▸ **Work required**:
Please write out the material below exactly as given.

(Scripts that build objects)

---------------

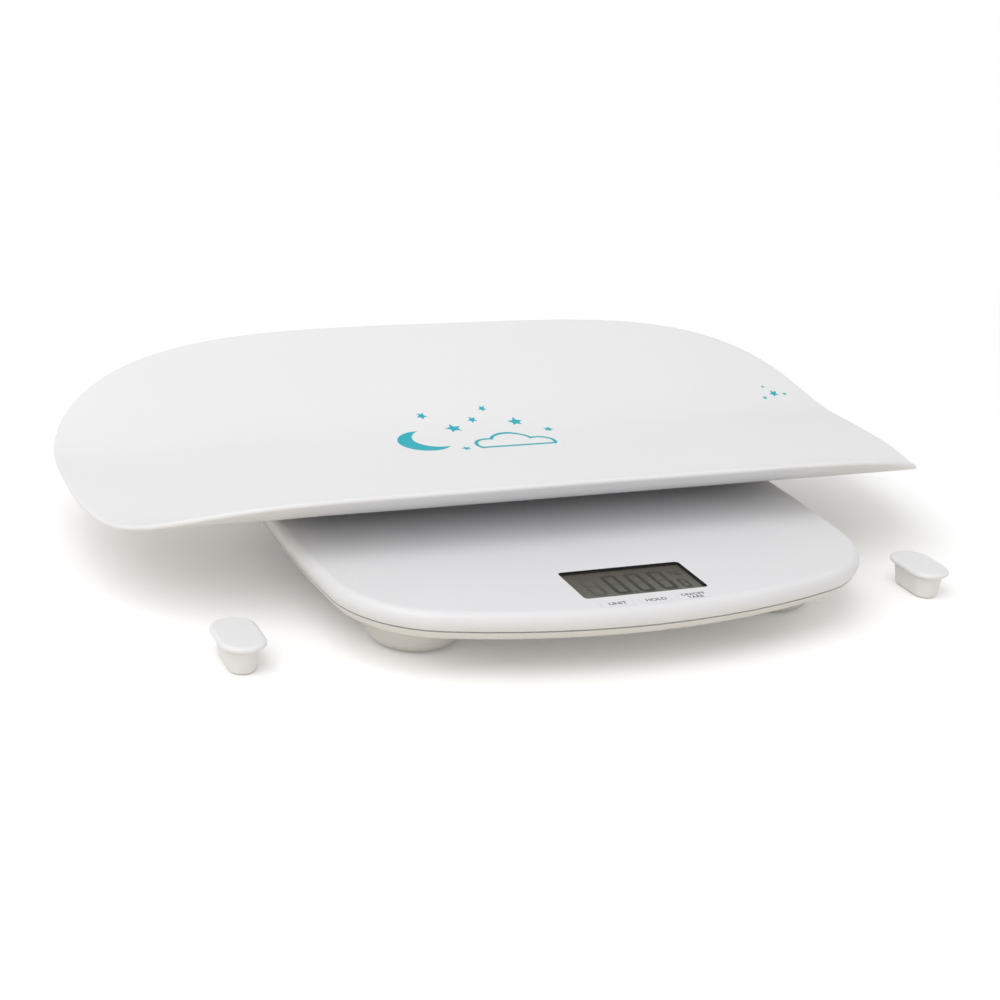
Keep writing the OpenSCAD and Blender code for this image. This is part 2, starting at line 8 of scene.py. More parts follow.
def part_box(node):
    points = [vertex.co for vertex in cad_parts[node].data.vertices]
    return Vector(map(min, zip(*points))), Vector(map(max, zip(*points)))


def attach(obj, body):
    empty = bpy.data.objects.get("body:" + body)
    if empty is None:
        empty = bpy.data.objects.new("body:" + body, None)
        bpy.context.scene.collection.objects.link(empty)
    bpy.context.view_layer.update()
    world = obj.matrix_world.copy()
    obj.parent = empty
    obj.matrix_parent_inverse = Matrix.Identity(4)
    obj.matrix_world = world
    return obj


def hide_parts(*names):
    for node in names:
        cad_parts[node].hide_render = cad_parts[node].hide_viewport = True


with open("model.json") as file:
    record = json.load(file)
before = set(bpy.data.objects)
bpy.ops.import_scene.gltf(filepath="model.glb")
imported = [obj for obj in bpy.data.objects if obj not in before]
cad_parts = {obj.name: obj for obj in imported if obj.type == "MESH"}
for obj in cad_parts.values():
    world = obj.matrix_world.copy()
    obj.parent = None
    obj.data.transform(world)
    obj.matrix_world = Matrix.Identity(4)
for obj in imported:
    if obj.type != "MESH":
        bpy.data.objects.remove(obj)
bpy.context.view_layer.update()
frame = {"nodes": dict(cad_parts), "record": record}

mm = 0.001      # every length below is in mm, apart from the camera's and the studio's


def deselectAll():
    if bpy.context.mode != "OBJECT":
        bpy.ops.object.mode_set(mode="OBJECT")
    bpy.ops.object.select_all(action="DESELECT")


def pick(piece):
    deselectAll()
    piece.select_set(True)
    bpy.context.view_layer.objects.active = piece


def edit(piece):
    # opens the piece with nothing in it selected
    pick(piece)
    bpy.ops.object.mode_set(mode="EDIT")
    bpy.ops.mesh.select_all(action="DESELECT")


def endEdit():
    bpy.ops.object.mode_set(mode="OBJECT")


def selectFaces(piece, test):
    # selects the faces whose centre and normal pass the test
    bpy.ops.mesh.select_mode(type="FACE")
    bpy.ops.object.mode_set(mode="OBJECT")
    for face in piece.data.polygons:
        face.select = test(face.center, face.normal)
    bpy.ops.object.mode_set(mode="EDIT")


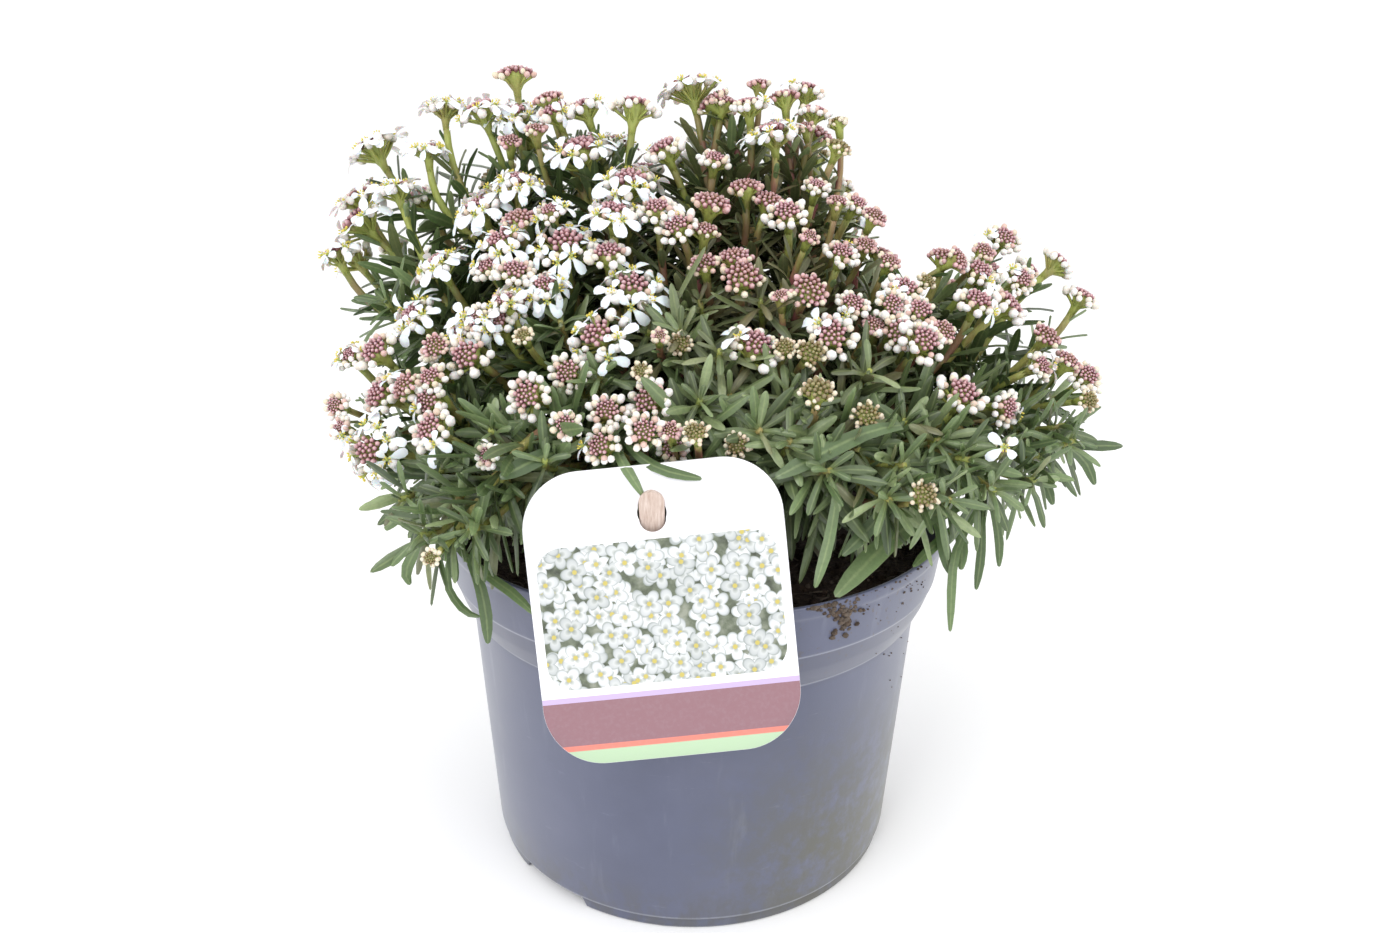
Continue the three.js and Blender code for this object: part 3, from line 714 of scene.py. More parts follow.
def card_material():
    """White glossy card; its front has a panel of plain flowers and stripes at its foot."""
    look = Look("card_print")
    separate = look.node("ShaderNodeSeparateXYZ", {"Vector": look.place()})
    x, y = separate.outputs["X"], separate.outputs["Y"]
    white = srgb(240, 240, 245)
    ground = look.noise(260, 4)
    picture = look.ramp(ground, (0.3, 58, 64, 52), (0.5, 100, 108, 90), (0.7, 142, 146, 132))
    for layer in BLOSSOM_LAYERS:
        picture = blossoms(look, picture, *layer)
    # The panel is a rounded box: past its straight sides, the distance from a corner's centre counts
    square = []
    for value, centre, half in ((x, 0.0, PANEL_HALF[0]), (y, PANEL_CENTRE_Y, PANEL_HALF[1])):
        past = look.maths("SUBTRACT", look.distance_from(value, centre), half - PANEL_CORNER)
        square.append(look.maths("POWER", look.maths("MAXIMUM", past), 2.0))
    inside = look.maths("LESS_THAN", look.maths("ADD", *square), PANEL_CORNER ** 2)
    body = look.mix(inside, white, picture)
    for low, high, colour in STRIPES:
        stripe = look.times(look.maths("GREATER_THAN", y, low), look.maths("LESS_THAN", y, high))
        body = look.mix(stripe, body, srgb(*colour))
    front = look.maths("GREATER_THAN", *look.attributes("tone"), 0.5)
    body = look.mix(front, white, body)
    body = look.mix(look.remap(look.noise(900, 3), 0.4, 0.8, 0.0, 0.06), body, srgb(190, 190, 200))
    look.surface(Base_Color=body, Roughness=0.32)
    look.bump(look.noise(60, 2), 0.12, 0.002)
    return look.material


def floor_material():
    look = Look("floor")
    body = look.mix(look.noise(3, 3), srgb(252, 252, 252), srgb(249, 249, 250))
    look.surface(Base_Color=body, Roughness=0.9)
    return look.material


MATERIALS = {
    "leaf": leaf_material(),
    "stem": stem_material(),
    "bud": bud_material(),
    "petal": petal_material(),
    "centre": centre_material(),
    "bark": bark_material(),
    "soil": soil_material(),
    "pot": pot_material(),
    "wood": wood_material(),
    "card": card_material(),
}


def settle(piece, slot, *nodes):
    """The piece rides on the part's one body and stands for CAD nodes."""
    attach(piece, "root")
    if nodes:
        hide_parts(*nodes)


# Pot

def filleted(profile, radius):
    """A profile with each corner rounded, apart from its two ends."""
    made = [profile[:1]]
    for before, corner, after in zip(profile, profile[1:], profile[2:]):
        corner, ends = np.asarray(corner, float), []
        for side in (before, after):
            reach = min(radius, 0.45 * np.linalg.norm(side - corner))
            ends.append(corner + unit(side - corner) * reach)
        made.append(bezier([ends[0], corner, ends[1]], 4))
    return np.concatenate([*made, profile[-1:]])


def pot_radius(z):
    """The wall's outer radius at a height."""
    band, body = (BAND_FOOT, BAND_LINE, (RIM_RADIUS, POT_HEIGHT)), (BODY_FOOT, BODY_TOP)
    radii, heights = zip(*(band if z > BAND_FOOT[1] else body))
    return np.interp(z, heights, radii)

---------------

▸ **Result**:
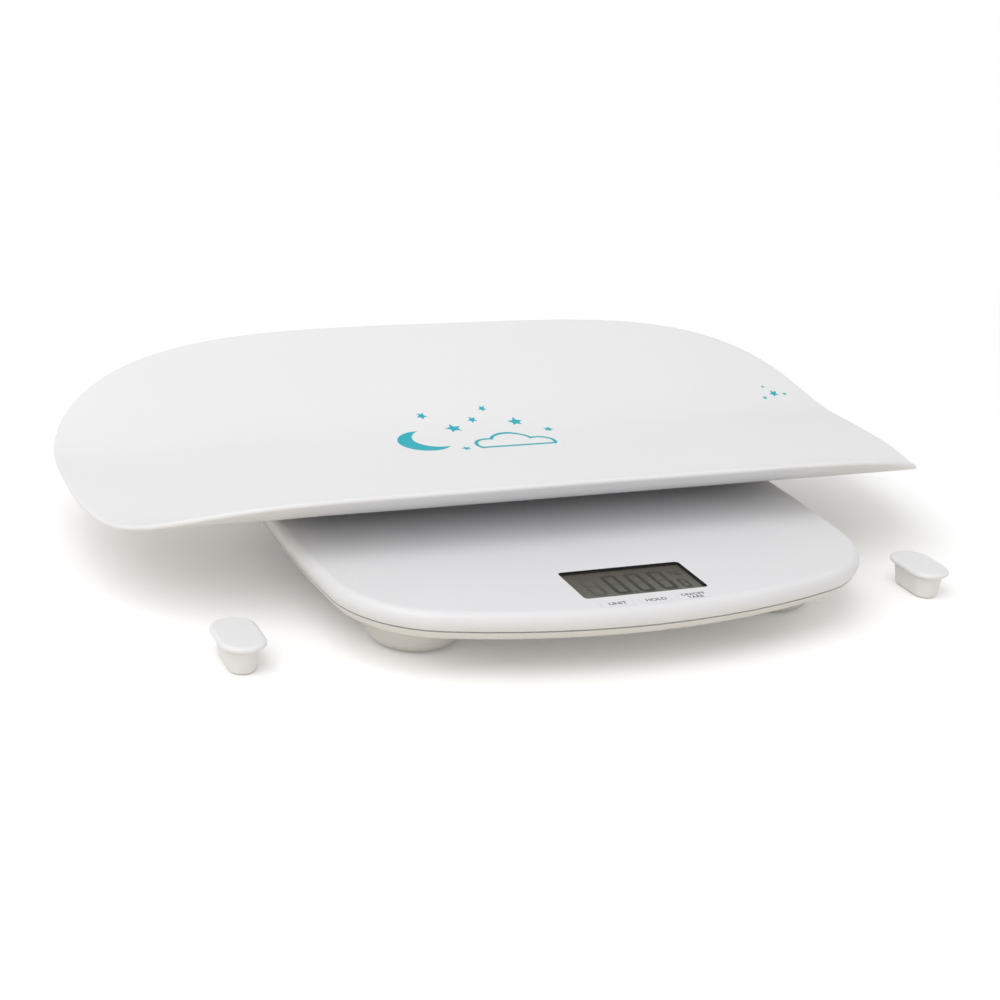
Keep writing the OpenSCAD and Blender code for this image. This is part 2, starting at line 8 of scene.py. More parts follow.
def part_box(node):
    points = [vertex.co for vertex in cad_parts[node].data.vertices]
    return Vector(map(min, zip(*points))), Vector(map(max, zip(*points)))


def attach(obj, body):
    empty = bpy.data.objects.get("body:" + body)
    if empty is None:
        empty = bpy.data.objects.new("body:" + body, None)
        bpy.context.scene.collection.objects.link(empty)
    bpy.context.view_layer.update()
    world = obj.matrix_world.copy()
    obj.parent = empty
    obj.matrix_parent_inverse = Matrix.Identity(4)
    obj.matrix_world = world
    return obj


def hide_parts(*names):
    for node in names:
        cad_parts[node].hide_render = cad_parts[node].hide_viewport = True


with open("model.json") as file:
    record = json.load(file)
before = set(bpy.data.objects)
bpy.ops.import_scene.gltf(filepath="model.glb")
imported = [obj for obj in bpy.data.objects if obj not in before]
cad_parts = {obj.name: obj for obj in imported if obj.type == "MESH"}
for obj in cad_parts.values():
    world = obj.matrix_world.copy()
    obj.parent = None
    obj.data.transform(world)
    obj.matrix_world = Matrix.Identity(4)
for obj in imported:
    if obj.type != "MESH":
        bpy.data.objects.remove(obj)
bpy.context.view_layer.update()
frame = {"nodes": dict(cad_parts), "record": record}

mm = 0.001      # every length below is in mm, apart from the camera's and the studio's


def deselectAll():
    if bpy.context.mode != "OBJECT":
        bpy.ops.object.mode_set(mode="OBJECT")
    bpy.ops.object.select_all(action="DESELECT")


def pick(piece):
    deselectAll()
    piece.select_set(True)
    bpy.context.view_layer.objects.active = piece


def edit(piece):
    # opens the piece with nothing in it selected
    pick(piece)
    bpy.ops.object.mode_set(mode="EDIT")
    bpy.ops.mesh.select_all(action="DESELECT")


def endEdit():
    bpy.ops.object.mode_set(mode="OBJECT")


def selectFaces(piece, test):
    # selects the faces whose centre and normal pass the test
    bpy.ops.mesh.select_mode(type="FACE")
    bpy.ops.object.mode_set(mode="OBJECT")
    for face in piece.data.polygons:
        face.select = test(face.center, face.normal)
    bpy.ops.object.mode_set(mode="EDIT")


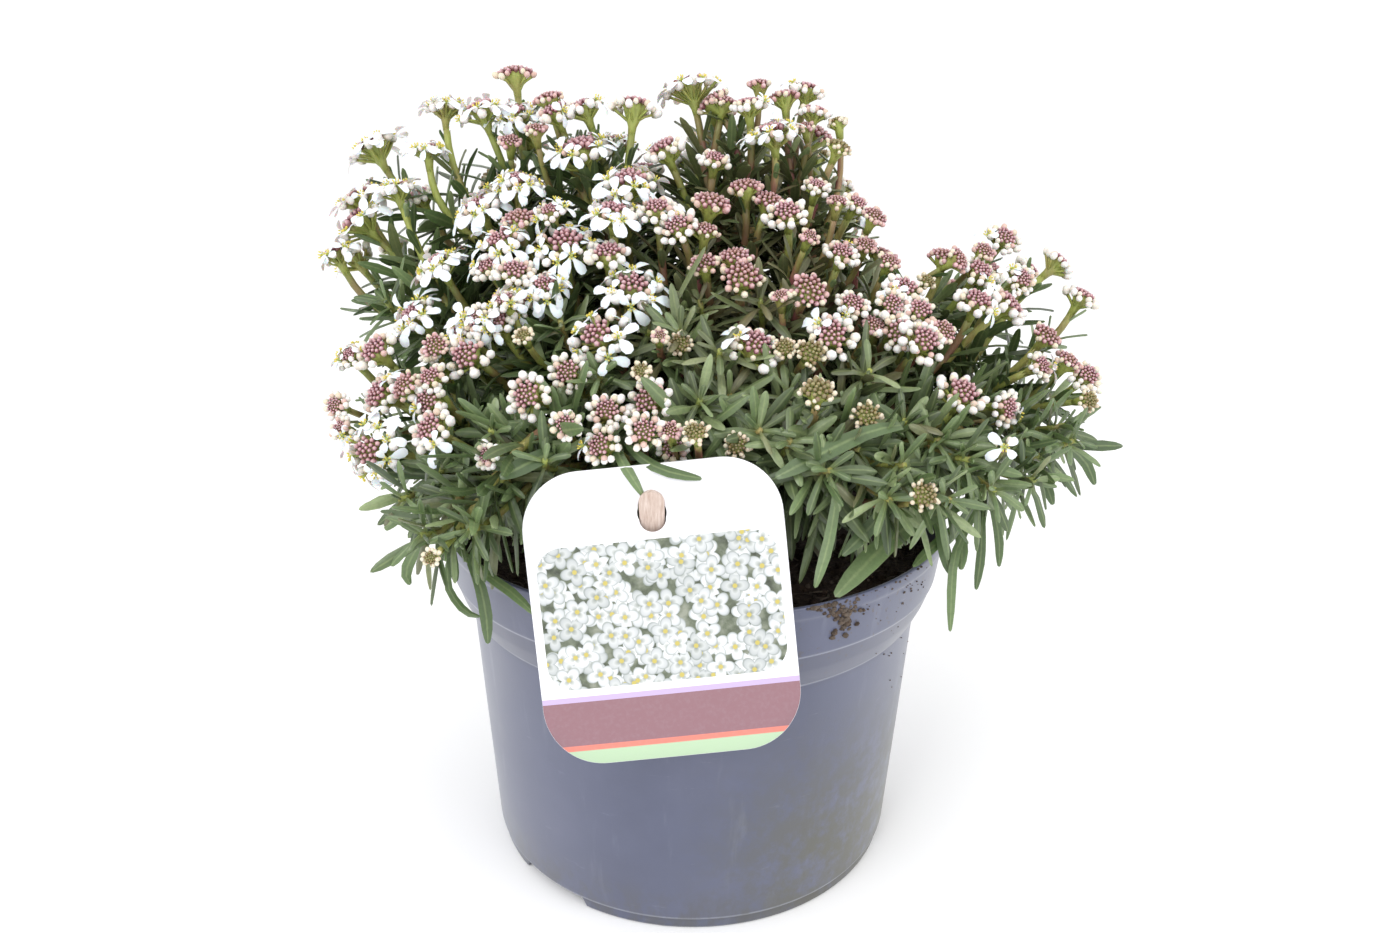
Continue the three.js and Blender code for this object: part 3, from line 714 of scene.py. More parts follow.
def card_material():
    """White glossy card; its front has a panel of plain flowers and stripes at its foot."""
    look = Look("card_print")
    separate = look.node("ShaderNodeSeparateXYZ", {"Vector": look.place()})
    x, y = separate.outputs["X"], separate.outputs["Y"]
    white = srgb(240, 240, 245)
    ground = look.noise(260, 4)
    picture = look.ramp(ground, (0.3, 58, 64, 52), (0.5, 100, 108, 90), (0.7, 142, 146, 132))
    for layer in BLOSSOM_LAYERS:
        picture = blossoms(look, picture, *layer)
    # The panel is a rounded box: past its straight sides, the distance from a corner's centre counts
    square = []
    for value, centre, half in ((x, 0.0, PANEL_HALF[0]), (y, PANEL_CENTRE_Y, PANEL_HALF[1])):
        past = look.maths("SUBTRACT", look.distance_from(value, centre), half - PANEL_CORNER)
        square.append(look.maths("POWER", look.maths("MAXIMUM", past), 2.0))
    inside = look.maths("LESS_THAN", look.maths("ADD", *square), PANEL_CORNER ** 2)
    body = look.mix(inside, white, picture)
    for low, high, colour in STRIPES:
        stripe = look.times(look.maths("GREATER_THAN", y, low), look.maths("LESS_THAN", y, high))
        body = look.mix(stripe, body, srgb(*colour))
    front = look.maths("GREATER_THAN", *look.attributes("tone"), 0.5)
    body = look.mix(front, white, body)
    body = look.mix(look.remap(look.noise(900, 3), 0.4, 0.8, 0.0, 0.06), body, srgb(190, 190, 200))
    look.surface(Base_Color=body, Roughness=0.32)
    look.bump(look.noise(60, 2), 0.12, 0.002)
    return look.material


def floor_material():
    look = Look("floor")
    body = look.mix(look.noise(3, 3), srgb(252, 252, 252), srgb(249, 249, 250))
    look.surface(Base_Color=body, Roughness=0.9)
    return look.material


MATERIALS = {
    "leaf": leaf_material(),
    "stem": stem_material(),
    "bud": bud_material(),
    "petal": petal_material(),
    "centre": centre_material(),
    "bark": bark_material(),
    "soil": soil_material(),
    "pot": pot_material(),
    "wood": wood_material(),
    "card": card_material(),
}


def settle(piece, slot, *nodes):
    """The piece rides on the part's one body and stands for CAD nodes."""
    attach(piece, "root")
    if nodes:
        hide_parts(*nodes)


# Pot

def filleted(profile, radius):
    """A profile with each corner rounded, apart from its two ends."""
    made = [profile[:1]]
    for before, corner, after in zip(profile, profile[1:], profile[2:]):
        corner, ends = np.asarray(corner, float), []
        for side in (before, after):
            reach = min(radius, 0.45 * np.linalg.norm(side - corner))
            ends.append(corner + unit(side - corner) * reach)
        made.append(bezier([ends[0], corner, ends[1]], 4))
    return np.concatenate([*made, profile[-1:]])


def pot_radius(z):
    """The wall's outer radius at a height."""
    band, body = (BAND_FOOT, BAND_LINE, (RIM_RADIUS, POT_HEIGHT)), (BODY_FOOT, BODY_TOP)
    radii, heights = zip(*(band if z > BAND_FOOT[1] else body))
    return np.interp(z, heights, radii)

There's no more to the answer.